His term was set to expire on Jan. 31, and U.S. President Joe Biden has nominated Fed Governor Lael Brainard to take his spot on the Fed’s board.

The timing of the departure means Clarida will not be at the Fed’s policy-setting meeting in late January, when officials are set to debate when to raise interest rates and how to start shrinking the central bank’s $8 trillion-plus balance sheet as it responds to high inflation.

In his position as vice chair, Clarida led the 2019 monetary policy framework review and serves as a top advisor to Fed Chair Jerome Powell, who said in a statement on Monday that Clarida’s work “will leave a lasting impact in the field of central banking.”

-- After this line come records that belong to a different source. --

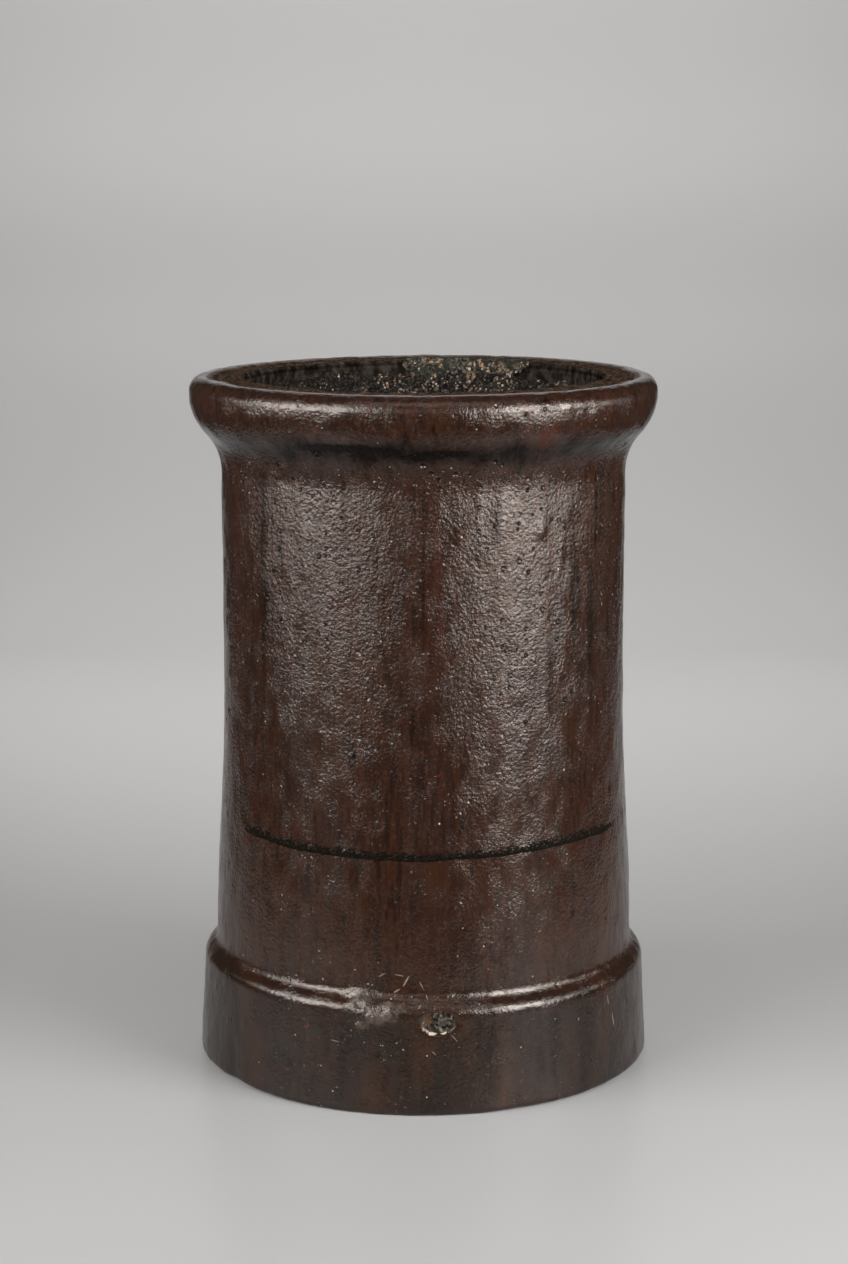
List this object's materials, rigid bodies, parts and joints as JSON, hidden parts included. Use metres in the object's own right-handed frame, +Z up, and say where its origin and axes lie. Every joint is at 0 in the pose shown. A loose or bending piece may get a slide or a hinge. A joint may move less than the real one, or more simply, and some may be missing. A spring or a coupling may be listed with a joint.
{
  "type": "chimney pot",
  "caption": "Roll-top chimney pot of brown salt-glazed stoneware: an open tube with a thick rolled rim, a hollow neck and a wider base band.",
  "frame": {"origin": "centre of the flue in the plane of the foot, which stands on z = 0", "axes": "+Z up along the flue to the rolled rim; the chipped side of the base band, the front in the picture, faces -Y"},
  "size_m": [0.3072, 0.3072, 0.457],
  "materials": {
    "glazed_stoneware": "dark red-brown salt glaze with an orange-peel surface, darker runs and specks, soft sheen; rim top and flue bare and sooty"
  },
  "bodies": {
    "root": {"chimney_pot": "glazed_stoneware"}
  },
  "joints": []
}
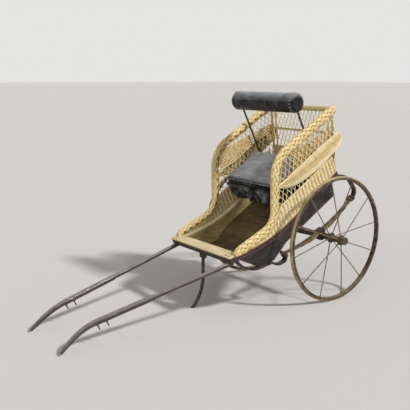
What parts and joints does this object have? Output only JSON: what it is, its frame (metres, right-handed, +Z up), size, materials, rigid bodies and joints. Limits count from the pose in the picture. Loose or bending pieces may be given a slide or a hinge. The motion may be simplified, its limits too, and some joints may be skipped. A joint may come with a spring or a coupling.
{
  "type": "two-wheeled wicker driving cart",
  "caption": "Small sprung wicker cart for a goat or pony: woven tub with braided rim, black seat and stuffed back roll, wire wheels, bent shafts and a folding prop leg, parked nose down.",
  "frame": {"origin": "on the floor, under the middle of the cart's bounding box as it stands parked", "axes": "+X forward to the shafts, +Y to the cart's left, +Z up"},
  "size_m": [1.6939, 0.758, 1.0164],
  "materials": {
    "wicker": "woven straw-coloured willow and cane, slightly glossy, darker in the braids",
    "coach_paint": "worn black coach paint with fine dark red lines",
    "cream_wood": "scrubbed pale wood",
    "plank": "old bare boards",
    "shaft_wood": "worn dark stained wood, grey on top",
    "black_leather": "creased and dusty black oilcloth leather",
    "dark_iron": "black forged iron with some rust",
    "worn_iron": "worn paint over rusty iron",
    "tyre": "dusty aged solid rubber"
  },
  "bodies": {
    "cart_body": {"sill_left": "coach_paint", "sill_right": "coach_paint", "well_side_left": "coach_paint", "well_side_right": "coach_paint", "side_panel_left": "coach_paint", "side_panel_right": "coach_paint", "body_rear_board": "coach_paint", "rear_cross_bar": "coach_paint", "well_front": "plank", "well_floor": "plank", "well_riser": "plank", "body_floor": "plank", "seat_board": "plank", "front_board": "cream_wood", "front_cross_bar": "dark_iron", "wicker_side_left": "wicker", "wicker_side_right": "wicker", "wicker_back": "wicker", "border_left": "wicker", "border_right": "wicker", "back_rail": "wicker", "roll_arm_left": "wicker", "roll_arm_right": "wicker", "seat_cushion": "black_leather", "seat_valance": "black_leather", "backrest_roll": "black_leather", "backrest_iron_left": "dark_iron", "backrest_iron_right": "dark_iron", "axle": "dark_iron", "spring_left": "worn_iron", "spring_right": "worn_iron", "spring_clips": "dark_iron", "front_iron_left": "dark_iron", "front_iron_right": "dark_iron", "rear_iron_left": "dark_iron", "rear_iron_right": "dark_iron", "shaft_left": "shaft_wood", "shaft_right": "shaft_wood", "leg_bracket": "dark_iron"},
    "prop_leg": {"prop_leg": "dark_iron"},
    "wheel_left": {"tyre_left": "tyre", "rim_left": "worn_iron", "spokes_left": "worn_iron", "hub_left": "worn_iron"},
    "wheel_right": {"tyre_right": "tyre", "rim_right": "worn_iron", "spokes_right": "worn_iron", "hub_right": "worn_iron"}
  },
  "joints": [
    {"name": "wheel_left_spin", "type": "hinge", "parent": "cart_body", "child": "wheel_left", "pos_m": [-0.53698, 0.322, 0.31], "axis": [0, 1, 0], "continuous": true},
    {"name": "wheel_right_spin", "type": "hinge", "parent": "cart_body", "child": "wheel_right", "pos_m": [-0.53698, -0.322, 0.31], "axis": [0, 1, 0], "continuous": true},
    {"name": "leg_fold", "type": "hinge", "parent": "cart_body", "child": "prop_leg", "pos_m": [0.03454, 0, 0.24704], "axis": [0, 1, 0], "range_deg": [0, 65]}
  ]
}
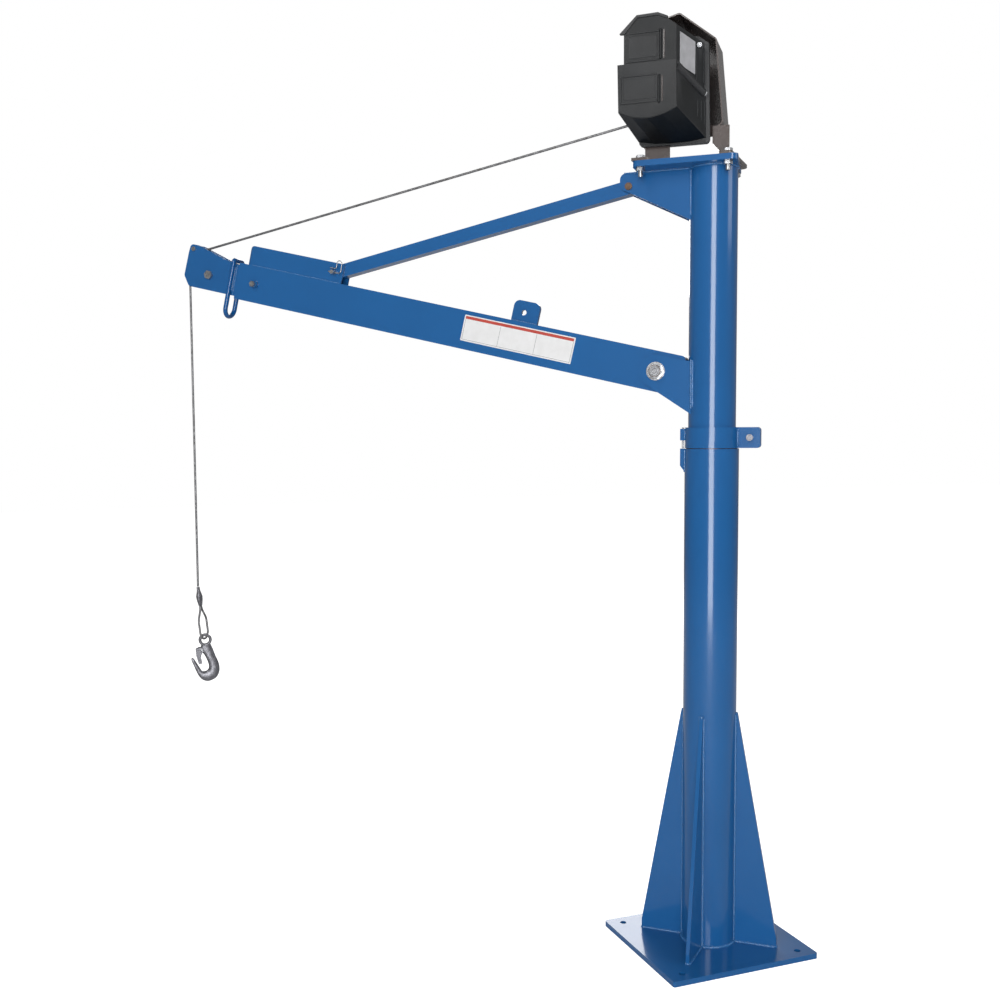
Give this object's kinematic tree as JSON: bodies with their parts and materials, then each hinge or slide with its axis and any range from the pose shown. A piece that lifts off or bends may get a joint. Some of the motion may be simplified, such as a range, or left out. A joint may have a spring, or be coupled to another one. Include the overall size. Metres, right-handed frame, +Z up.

The framework review resulted in a new approach in which the Fed would no longer respond to strong employment numbers in anticipation of higher inflation, instead waiting for the price increases to materialize.

Policymakers rolled out the new framework in August 2020, following years in which inflation ran below the Fed’s 2% target. The central bank is now discussing raising interest rates sooner than expected and reducing its bond holdings later this year as it battles inflation substantially above its target, according to minutes from its Dec. 14-15 policy meeting.

Clarida’s term at the Fed began in September of 2018 after he was nominated by former President Donald Trump. He has worked as an economics professor at Columbia University and was a managing director at the investment firm Pacific Investment Management Company (PIMCO).